Hnedak Bobo Competition Winners
The winners of the Hnedak Bobo competition have been announced, with entries submitted by our international programs students who have completed a semester in Rome or Mexico. The Rome Study Center is directed by Professor David Vitalie, and the summer program in Mexico is led by Adjunct Assistant Professor Russell Rudzinski. The competitive prize is sponsored by the Memphis based Hnedak Bobo Group. Jury members Justin Hershberger, Steve Luoni and Santiago Pérez joined Mark Weaver from Hnedak Bobo in discussions to determine the final winners. The prize was awarded to 5th year student Erica Blansit, for her Rome Program submission- a “Ludoteka” or children’s play and learning center in Trastevere, and a three-student team from the summer 2011 Mexico program; Kenneth Hiley, Akihiro Moriya and Tanner Sutton.

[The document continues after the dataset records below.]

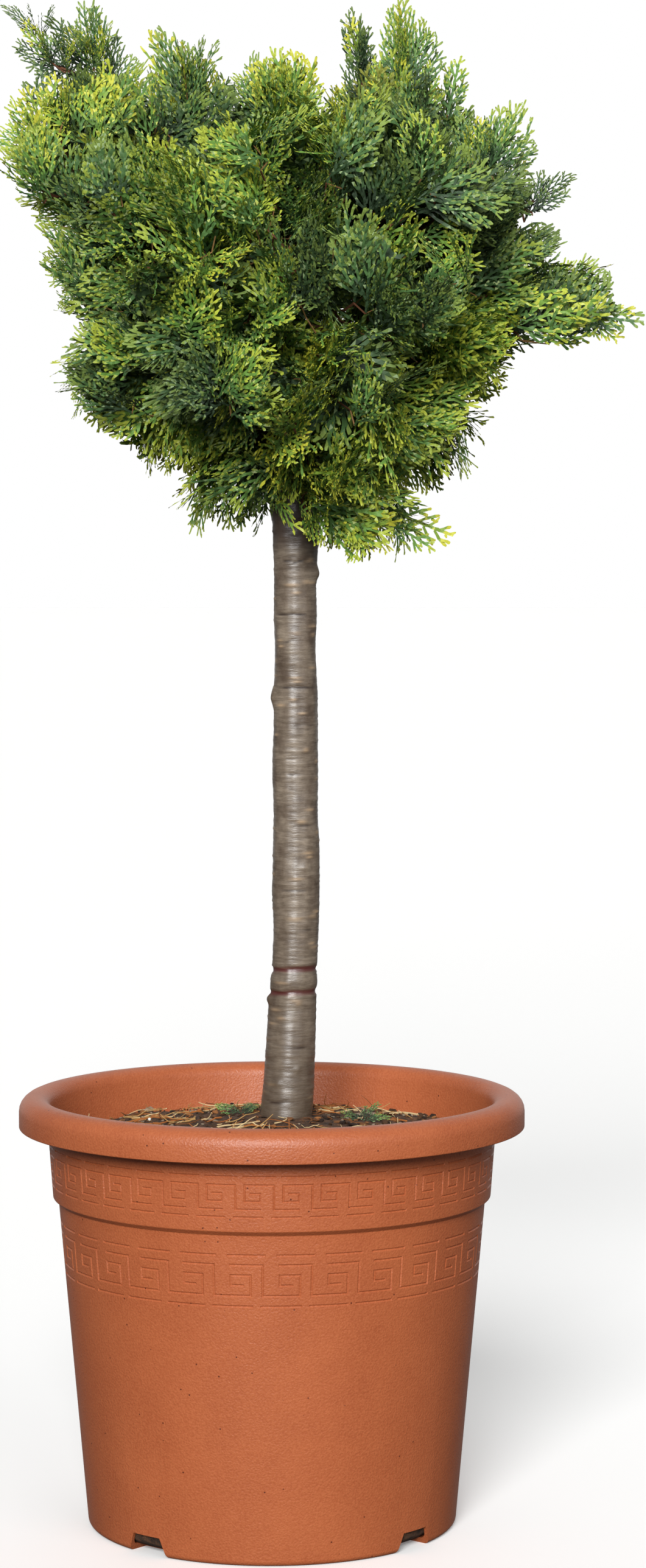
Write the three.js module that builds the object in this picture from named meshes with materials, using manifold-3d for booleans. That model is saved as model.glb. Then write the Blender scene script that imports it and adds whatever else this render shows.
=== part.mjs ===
// Dwarf hinoki cypress grown as a half-standard: one clear stem under an uneven crown of foliage masses,
// standing in a round plastic nursery pot full of compost.
// Millimetres, +Z up. The origin is the centre of the pot's flat underside.
// The plant's face looks along -Y.

import * as THREE from "three";
import { mergeVertices } from "three/addons/utils/BufferGeometryUtils.js";
import Module from "manifold-3d";

// Clearance kept between solids that touch on the real plant.
const GAP = 0.3;

// Pot: a moulded wall with an upper band, a step, a tapering body and a rolled rim that is open underneath.
const POT_HEIGHT = 239;
const POT_SEGMENTS = 32;
const WALL = 2.2;
const FLOOR = 3;
const RIM_RADIUS = 140;
const RIM_CREST_RADIUS = 131;
const RIM_SKIRT = 2;
const RIM_BOTTOM = 221.5;
const RIM_CHANNEL_TOP = 233;
const RIM_ROUNDING = 8;
const BAND_TOP_RADIUS = 125;
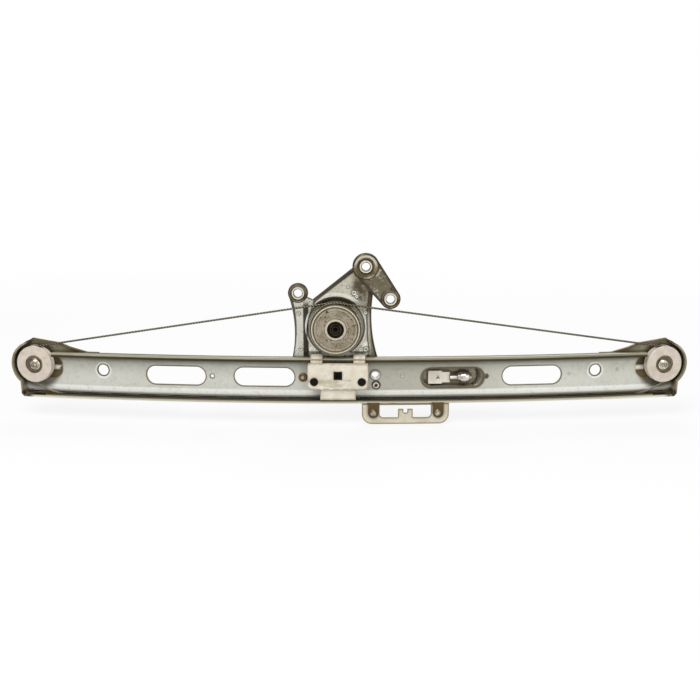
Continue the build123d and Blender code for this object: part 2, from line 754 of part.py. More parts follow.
def carriage_glide():
    """Glide behind the lips: shoes behind hooks and tongue, joined by a bridge clear of rivets."""
    top = rail_top_z - rail_sheet - slide_gap
    bottom = return_z + cable_radius + cable_gap
    rear = rail_sheet + slide_gap
    front = lip_inner_h - slide_gap
    upper = area(rear, front, top - glide_shoe, top)
    upper = rounded(upper, lambda v: v.X < rear + 0.1 and v.Y > top - 0.1, bend_radius - rail_sheet + 0.3)
    upper = rounded(upper, lambda v: v.X > front - 0.1 and v.Y > top - 0.1, 0.8)
    half = carriage_length / 2 - 1
    bridge = area(glide_bridge_h, front, carriage_bottom_z + glide_setback, carriage_top_z - glide_setback)
    glide = bowed(bridge, carriage_arc - half, carriage_arc + half)
    lower = area(rear, front, bottom, bottom + glide_shoe)
    lower += area(glide_bridge_h, front, bottom, carriage_bottom_z + glide_setback + 1)
    half = tongue_length / 2
    glide += bowed(lower, carriage_arc - half, carriage_arc + half)
    for side in (-1, 1):
        arc = carriage_arc + side * hook_spacing / 2
        glide += bowed(upper, arc - hook_width / 2, arc + hook_width / 2)
    foot_h = pulley_middle_h + cable_radius + cable_gap
    foot_bottom = rail_bottom_z + rail_sheet + slide_gap
    for side in (-1, 0, 1):
        arc = carriage_arc + side * (tongue_length / 2 - foot_width / 2)
        glide += bowed(area(foot_h, front, foot_bottom, bottom + 1), arc - foot_width / 2, arc + foot_width / 2)
    return glide


def carriage_plugs():
    solids = []
    for side in (-1, 1):
        arc = carriage_arc
        face = Pos(side * plug_spacing / 2, 0) * Circle(plug_radius)
        solids.append(rail_plane(arc, plug_z) * through(face, carriage_front_h - 2.5, carriage_front_h - 0.2))
    return solids


def square_insert():
    face = Rectangle(square_size, square_size) - Rectangle(square_size - 2.4, square_size - 2.4)
    base = Rectangle(square_size, square_size)
    insert = carriage_front(face, carriage_front_h - 4, carriage_front_h - 0.3, square_z)
    return insert + carriage_front(base, carriage_front_h - 4, carriage_front_h - 3, square_z)


def cable_anchors():
    """Two steel anchors in the foot of the carriage, behind the cable."""
    high = return_z + cable_radius + cable_gap
    low = rail_bottom_z + rail_sheet + slide_gap
    rear = rail_sheet + bend_radius - 1.2
    front = pulley_middle_h - cable_radius - cable_gap
    solids = []
    for side in (-1, 1):
        arc = carriage_arc + side * anchor_spacing / 2
        section = area(rear, front, low, high)
        solids.append(bowed(section, arc - anchor_length / 2, arc + anchor_length / 2))
    return solids


def pocket_cup():
    """Pressed cup behind the third slot, with a flange against the rear of the web."""
    seat = -((pocket_length / 2 + pocket_flange) ** 2) / (2 * bow_radius) - 0.05
    plane = rail_plane(pocket_arc, pocket_z)
    outer_l = pocket_length + 2 * pocket_sheet
    outer_h = pocket_height + 2 * pocket_sheet
    flange = SlotOverall(outer_l + 2 * pocket_flange, outer_h + 2 * pocket_flange)
    cup = through(flange, seat - pocket_sheet, seat) + through(SlotOverall(outer_l, outer_h), -pocket_depth, seat)
    cup -= through(SlotOverall(pocket_length, pocket_height), -pocket_depth + pocket_sheet, seat + 1)
    return plane * cup


def pocket_floor():
    return -pocket_depth + pocket_sheet


def pocket_block():
    """White plastic block on the floor of the pocket, notched at its corners."""
    floor = pocket_floor()
    body = Rectangle(block_length, block_height)
    body -= Pos(block_length / 2 - 3.2, block_height / 2) * Rectangle(6.6, 2.2)
    body -= Pos(block_length / 2 - 3.2, -block_height / 2) * Rectangle(6.6, 2.0)
    block = through(Pos(block_offset, 0) * body, floor, floor + block_depth)
    return rail_plane(pocket_arc, pocket_z - 0.4) * block


def pocket_plunger():
    """Metal plunger out of the block: neck along the rail, then a domed head."""
    floor = pocket_floor()
    start = block_offset + block_length / 2
    neck = Pos(start, 0, floor + plunger_neck_radius + 0.1) * Rot(0, 90, 0) * extrude(
        Circle(plunger_neck_radius), amount=plunger_neck_length
    )
    head_x = start + plunger_neck_length
    head_points = [
        (0, 0), (plunger_neck_radius + 0.8, 0), (plunger_head_radius - 0.6, 3.0), (plunger_head_radius, 6.0),
        (plunger_head_radius - 0.8, 9.0), (plunger_head_radius - 2.4, 11.4), (0, 12.6),
    ]
    face = make_face(Polyline(*[(r, 0, u) for r, u in head_points], close=True))
    head = revolve(face, axis=Axis.Z, revolution_arc=360)
    head = Pos(head_x, 0, floor + plunger_head_radius + 0.1) * Rot(0, 90, 0) * head
    lift = plunger_head_radius - plunger_neck_radius
    return rail_plane(pocket_arc, pocket_z - 0.4) * (Pos(0, 0, lift) * neck + head)


def plate_rivets():
    """Rivets through the rail's web and the plate."""
    rear = -plate_seat_gap - plate_sheet - 0.5
    solids = []
    for arc, z, radius in joint_places()[:2]:
        points = [
            (0, rear - 1.0), (plate_rivet_radius, rear - 1.0), (plate_rivet_radius, rear), (radius, rear),
            (radius, rail_sheet), (plate_rivet_radius, rail_sheet), (plate_rivet_radius, rail_sheet + 0.6),
            (plate_rivet_radius - 1.2, rail_sheet + plate_rivet_head), (1.3, rail_sheet + plate_rivet_head),
            (1.0, rail_sheet + 0.5), (0, rail_sheet + 0.4),
        ]
        solids.append(turned_on_rail(points, arc, z))
    return solids


def collar_stud():
    """Hollow collar through web and plate, above the lower rivet."""
    arc, z, radius = joint_places()[2]
    rear = -plate_seat_gap - plate_sheet - 0.5
    bore = stud_bore_radius
    points = [
        (bore, rear - 0.8), (stud_radius, rear - 0.8), (stud_radius, rear), (radius, rear), (radius, rail_sheet),
        (stud_radius, rail_sheet), (stud_radius, rail_sheet + 0.6), (stud_radius - 0.8, rail_sheet + stud_height),
        (bore, rail_sheet + stud_height),
    ]
    return turned_on_rail(points, arc, z)


def build():
    arm_front = pad_front_y - plate_sheet
    return {
        "guide_rail": guide_rail(),
        "drum_plate": drum_plate(),
        "strap_arm": strap_arm(),
        "upper_eyelet": eyelet(
            upper_eyelet_x, upper_eyelet_z, upper_eyelet_radius, arm_front, pad_front_y + plate_sheet
        ),
        "left_eyelet": eyelet(left_eyelet_x, left_eyelet_z, small_eyelet_radius, plate_front_y, plate_rear_y),
        "arm_eyelet": eyelet(arm_eyelet_x, arm_eyelet_z, small_eyelet_radius, arm_front, pad_front_y),
        "drum_bush": drum_bush(),
        "cable_drum": cable_drum(),
        "drum_hub": drum_hub(),
        "drum_clip": drum_clip(),
        "pulley_left": pulley(-1),
        "pulley_right": pulley(1),
        "pulley_bush_left": pulley_bush(-1),
        "pulley_bush_right": pulley_bush(1),
        "pulley_axle_left": pulley_axle(-1),
        "pulley_axle_right": pulley_axle(1),
        "pulley_washer_left": pulley_washer(-1),
        "pulley_washer_right": pulley_washer(1),
        "carriage_body": carriage_body(),
        "carriage_glide": carriage_glide(),
        "carriage_plugs": carriage_plugs(),
        "square_insert": square_insert(),
        "cable_anchors": cable_anchors(),
        "harness_bracket": harness_bracket(),
        "bracket_rivets": bracket_rivets(),
        "pocket_cup": pocket_cup(),
        "pocket_block": pocket_block(),
        "pocket_plunger": pocket_plunger(),
        "plate_rivets": plate_rivets(),
        "collar_stud": collar_stud(),
        "cable_left": cable(-1),
        "cable_right": cable(1),
    }


os.makedirs("parts", exist_ok=True)
for name, shape in build().items():
    solids = shape if isinstance(shape, list) else [shape]
    export_step(Compound(children=list(solids)) if len(solids) > 1 else solids[0], f"parts/{name}.step")
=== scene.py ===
import math

import bpy
from mathutils import Matrix, Vector


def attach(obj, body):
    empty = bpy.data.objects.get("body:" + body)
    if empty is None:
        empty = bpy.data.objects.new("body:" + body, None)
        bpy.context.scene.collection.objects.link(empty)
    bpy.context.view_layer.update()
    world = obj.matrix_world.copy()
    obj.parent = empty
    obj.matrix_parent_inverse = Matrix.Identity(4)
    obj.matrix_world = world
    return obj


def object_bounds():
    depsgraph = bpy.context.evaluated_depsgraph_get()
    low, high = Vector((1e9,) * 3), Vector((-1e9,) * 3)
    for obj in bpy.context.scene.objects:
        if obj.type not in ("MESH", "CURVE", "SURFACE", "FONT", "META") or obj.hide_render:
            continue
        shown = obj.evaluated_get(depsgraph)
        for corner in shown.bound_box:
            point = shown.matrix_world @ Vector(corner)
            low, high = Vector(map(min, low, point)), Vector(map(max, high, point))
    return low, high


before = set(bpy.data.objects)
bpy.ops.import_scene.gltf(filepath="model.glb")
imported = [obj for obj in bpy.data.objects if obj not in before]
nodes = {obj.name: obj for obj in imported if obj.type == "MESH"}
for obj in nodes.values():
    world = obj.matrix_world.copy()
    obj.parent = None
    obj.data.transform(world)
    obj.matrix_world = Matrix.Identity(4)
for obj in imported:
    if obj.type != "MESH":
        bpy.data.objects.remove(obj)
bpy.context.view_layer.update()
print("frame loaded:", len(nodes), "solids")

# Lengths below are in millimetres, apart from those noted as metres, which Blender works in
mm = 0.001
perMetre = 1000

camera = {
    "elevation": 12.0,
    "distance": 900.0,
    "aim": (11.4, -4.0, -18.9),
    "pixels": 700,
    "focalPixels": 1125.0,
    "sensor": 36,
    "reach": 50,  # metres
}
rail = {
    "bowRadius": 1400.0,
    "bowX": 10.8,
    "webRearY": -4.0,
    "top": -23.6,
    "bottom": -61.0,
    "sheet": 1.5,
    "pulleyZ": -33.9,
}


def placeOnRail(arc, z, h=0.0):
    # x along the rail, y up it and z out of the web, as a matrix in metres
    a = arc / rail["bowRadius"]
    r = rail["bowRadius"] + h
    x = rail["bowX"] + r * math.sin(a)
    y = rail["webRearY"] + rail["bowRadius"] - r * math.cos(a)
    turn = Matrix((
        (math.cos(a), 0, math.sin(a)),
        (math.sin(a), 0, -math.cos(a)),
        (0, 1, 0),
    )).to_4x4()
    return Matrix.Translation(Vector((x, y, z)) * mm) @ turn


# Camera, fitted to the photograph
def makeCamera():
    data = bpy.data.cameras.new("photoCamera")
    data.sensor_width = camera["sensor"]
    data.lens = camera["sensor"] * camera["focalPixels"] / camera["pixels"]
    data.clip_end = camera["reach"]
    made = bpy.data.objects.new("photoCamera", data)
    bpy.context.scene.collection.objects.link(made)
    tilt = math.radians(camera["elevation"])
    back = Vector((0, -math.cos(tilt), math.sin(tilt)))
    made.location = (Vector(camera["aim"]) + back * camera["distance"]) * mm
    made.rotation_euler = (math.pi / 2 - tilt, 0, 0)
    bpy.context.scene.camera = made


makeCamera()
print("camera made")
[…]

Design Manual for Low Impact Development Wins Second National Award
A visionary handbook for designing low impact development, created by the University of Arkansas Community Design Center, has garnered a second national award. The book Low Impact Development: a design manual for urban areas won a 2011 Award of Excellence in Communications from the American Society of Landscape Architects. This award category recognizes publications, journals and books on landscape architecture with honor awards and one top award for excellence. The manual will be featured at the 2011 ASLA Annual Meeting and Expo in October in San Diego, and in the October issue of Landscape Architecture Magazine.
The Community Design Center is an outreach program of the Fay Jones School of Architecture.
The jury called the manual “beautifully composed and very accessibly written” and “clear, brilliant, attractive, useful, and pertinent. All young people should read this – boy, does it communicate.” It is already a required text in some university engineering courses nationwide.The Community Design Center and the university’s Ecological Engineering Group developed the book under a grant from the U.S. Environmental Protection Agency and the Arkansas Natural Resources Commission.
New AETN Documentary Captures Mid-Century Modern Architecture in Arkansas
Mark Wilcken, a producer at the Arkansas Educational Television Network in Little Rock, has created the 55-minute documentary, Clean Lines, Open Spaces: A View of Mid-Century Modern Architecture. The film, shot with high-definition technology, will be screened in four cities around the state this month, including one on Oct. 9 at the University of Arkansas Global Campus in downtown Fayetteville. It will premiere on AETN at 9 p.m. Nov. 14. Production of the film was funded through grants from the Arkansas Humanities Council and the Arkansas chapter of the American Institute of Architects. Wilcken interviewed architects, architecture professors, homeowners and a representative of the Historic Preservation Alliance of Arkansas. All offered helpful tips and advice for finding people and properties. Architecture school faculty members interviewed were Greg Herman, associate professor; Marlon Blackwell, distinguished professor and head of the architecture department, and Ethel Goodstein-Murphree, professor and associate dean, who served as architectural historical consultant on the film. Alumni interviewed include Ernie Jacks (B.A. Architecture ’50), Bob Laser (B.A. Architecture ’50), Charley Penix (B.Arch. ’80) and Reese Rowland (B.Arch. ’90). Hicks Stone, son of Edward Durell Stone, also contributed.
Portal to the Point Design Competition Aimed at Generating Innovative Ideas
Marlon Blackwell is a member of one of five multidisciplinary creative teams selected to participate in Portal to the Point: A Design Ideas Exploration. The teams will focus on public art and design at Point State Park, the most visible landmark in Pittsburgh. About 40 firms from across the country were invited to submit proposals. The final five were selected based on an evaluation of the merits of their proposals and how they’d approach this project, as well as their professional track record, Blackwell said. Blackwell’s firm is the leader of an impressive team that also includes Kendall Buster, a nationally renowned sculptor and a professor in the department of sculpture and extended media at Virginia Commonwealth University; Guy Nordenson and Associates, a structural engineering firm in New York; dlandstudio of Brooklyn, N.Y., led by principal landscape architect and architect Susannah Drake; and Renfro Design Group, an architectural lighting design firm founded by Richard Renfro in New York.
Blackwell is a Distinguished Professor and head of the architecture department in the Fay Jones School of Architecture at the University of Arkansas. His firm, Marlon Blackwell Architect, is based in Fayetteville. Blackwell has worked previously with Nordenson, who was the structural engineer for his Ruth Lilly Visitors Pavilion, located in 100 Acres: The Virginia B. Fairbanks Art and Nature Park, which opened in June 2010 at the Indianapolis Museum of Art. A piece of site-specific artwork by Buster, the emerald green fiberglass and steel Stratum Pier, is also part of the museum’s art and nature park. Buster and Nordenson were also both guest lecturers on the University of Arkansas campus, as part of the school’s annual lecture series last year. Renfro graduated from the University of Arkansas in 1979 with a Bachelor of Architecture.
An exhibition of the designs will be held October 19-23 at the Heinz Architectural Center at the Carnegie Museum of Art in Pittsburgh. A public symposium with all the participants is planned for early 2012. A book that documents the process and the resulting designs will be available online, establishing an extended platform for the dissemination of information about the project.